Mainly I just thought the theme clues were far more boring than they ought to have been. [Area below "To:" in an email?]?? Snore. If you ditched the XX answer and replaced it with some initials (LL COOL J? HH MUNRO? WW NORTON?) and then changed the CC one to a clue about pitcher C.C. Sabathia and the AA one to something about Milne, then they would all be about people ... so there'd be some consistency. And maybe there's a phrase out there that would make a nice revealer, I don't know. But there has to be something Extra that could be done to make this pop.

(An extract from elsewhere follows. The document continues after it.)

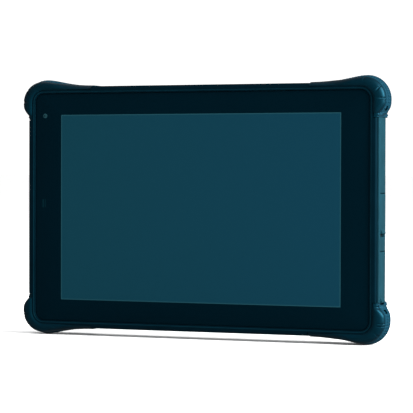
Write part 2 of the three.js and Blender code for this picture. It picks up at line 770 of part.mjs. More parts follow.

Longer weird answers made this slightly tough in parts. The CYCLADES aren't exactly a household island group name, and I've never heard of either ECKERD College (?) or a BLUE ROAN. The latter created the toughest part of the puzzle by far. I needed almost every cross, especially considering that even black-and-whiteness does not suggest BLUE to me. Yeesh. But most of the rest of the fill was OK. Weakest in the whole ONME / OXO / ECOLI / ECKERD region, but much more solid elsewhere. I probably would've tried to avoid all double letters altogether in a puzzle like this, especially in the Acrosses, just so the theme can, you know, pop. But this puzzle did what it did, and except for that XX clue, the results were largely unobjectionable.


Five things:
  • 7D: Irony? (FERRIC)OK, FINE, that's cute.
  • 42A: Grant with the 1991 #1 hit "Baby Baby" (AMY) — this is such a weird, weird place to go for your AMY. I mean, I knew this because I had a secret affection for this song when I was in my early 20s. But still, of all the AMY clues in the world, you're going with a Christian crossover singer who had a hit 27 years ago?
  • 1D: Freight train part (BOX CAR)— Had this as MOXCAR at first, for obvious reasons
  • 18A: Have hot cocoa on a winter day, say (WARM UP) — before or after you BONE UP? (51D: Study, informally)
  • 24D: Obsolescent TV attachment (VCR) — "attachment" threw me. I was thinking something like "rabbit EARs"—but yeah, I guess you did have to "attach" the VCR to the TV, so, fine.